May is Sexual Assault Awareness Month, but the fight for sexual assault victims is a neverending cause. Another important day in awareness is marked on April 29th; “denim day”. Denim day is an event in which people, both survivors of sexual assault or those who want to visibly support them, wear denim to raise awareness. This tradition started after an 18-year-old girl was raped by her driving instructor in Italy in the 1990s. The rapist was initially convicted and sentenced to a lesser charge of indecent exposure, but he was subsequently convicted of all charges after the victim appealed. However, the accused appealed to the Italian Supreme Court, which overturned the conviction in 1998 because the victim wore tight jeans. The court did this giving the argument that this must have been an implicitly consensual act since “the only way to have gotten them off was if she had helped her attacker remove her jeans”, putting the Italian Supreme Court in favour of the accused. As of 2008, the Italian Supreme Court has overturned their findings, and there is no longer a "denim" defence to the charge of rape.
Although, the issue still stands that those who face sexual assault are always asked the same misinformed question: what were you wearing? In 2019, Statistics Canada said that one in three women and one in eight men experienced unwanted sexual behaviour in public. For both genders alike, younger age and sexual orientation have shown to increase the odds of experiencing this unwanted behaviour more than any other factor. Almost certainly, someone you know has faced a form of sexual assault, and it is imperative that year-round we respect sexual assault survivors and can serve as a support system for those that may find themselves in need. We must also continue to educate ourselves on the misconceptions of those who experience it. There is never a justification for the sexual violation of another human being, and while “no” always means “no”, there is no consent without a “yes”.

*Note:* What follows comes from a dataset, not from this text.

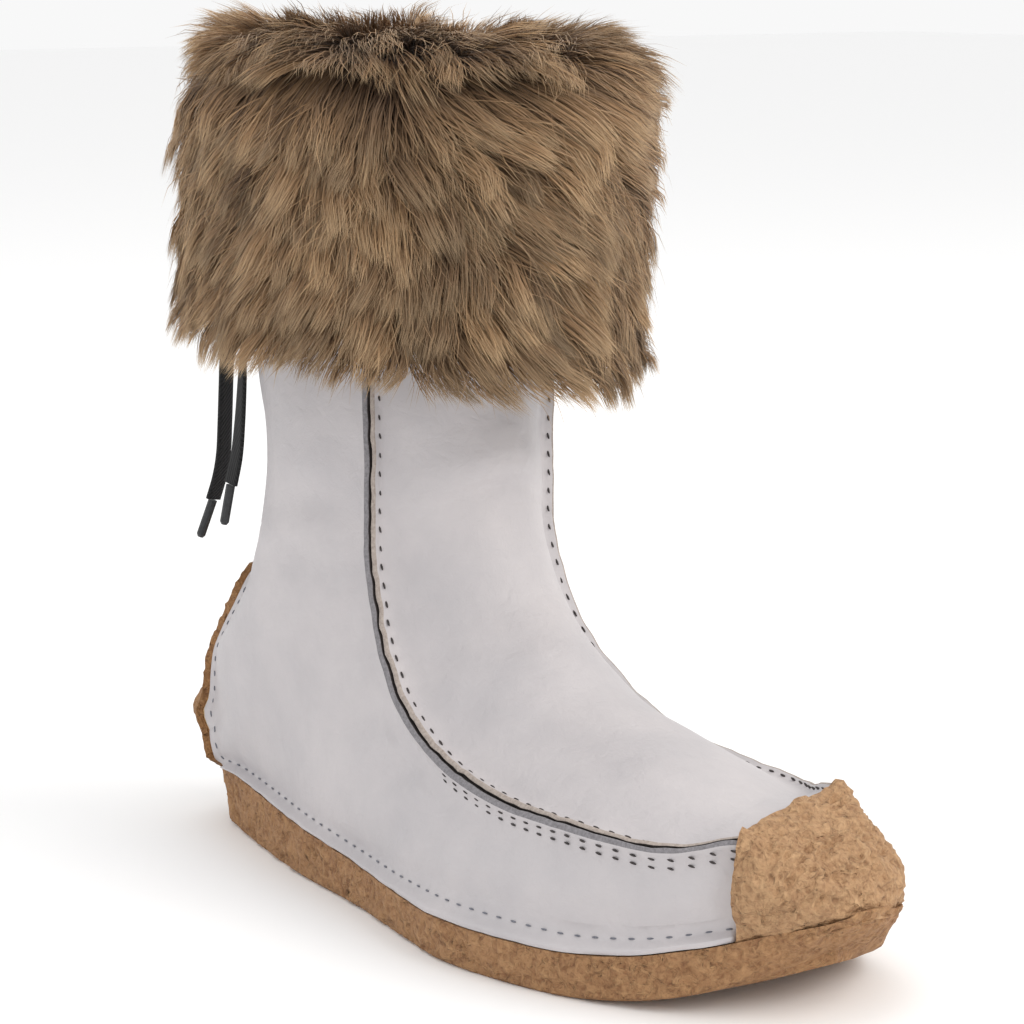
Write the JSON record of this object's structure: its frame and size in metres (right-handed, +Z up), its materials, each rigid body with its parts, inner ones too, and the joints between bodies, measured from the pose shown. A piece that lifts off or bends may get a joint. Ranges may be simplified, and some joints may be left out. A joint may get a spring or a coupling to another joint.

i once fit a pair of size 6 kids overalls
but as we must all eventually do,
i grew out of them.

like i grew out of innocence,
i found i outgrew their fondness
comfortability, the fabric itself.

my desired style feels as unachievable
as the peaceful state of mind i wish i had
when i first put on the overalls.

actions speak louder than words
but still, the things we say
don’t fail to carry a weight strong enough to break us.

“that can’t be, he wouldn’t hurt a fly”
“no, he’s always been a model student”
“i know him, he isn't like that”

it’s funny that the words spoken for my comfort,
are never intended to ease my pain, or for validation
they are for him, his sole tranquility.

his hands left stains on my soul,
captured the cells my body created
ruptured the rapture of my juvenescence.

i still see his face marked in the eyes of those i wrongly trusted
in every piece of denim clothing i wish i could own
in every single childhood photo where the denim overalls are seen.

ten years have passed, enough time for my body to be anew.
they tell me now there is no cell in my body he’s touched before
and never again will his hands taint the denim it bears once more.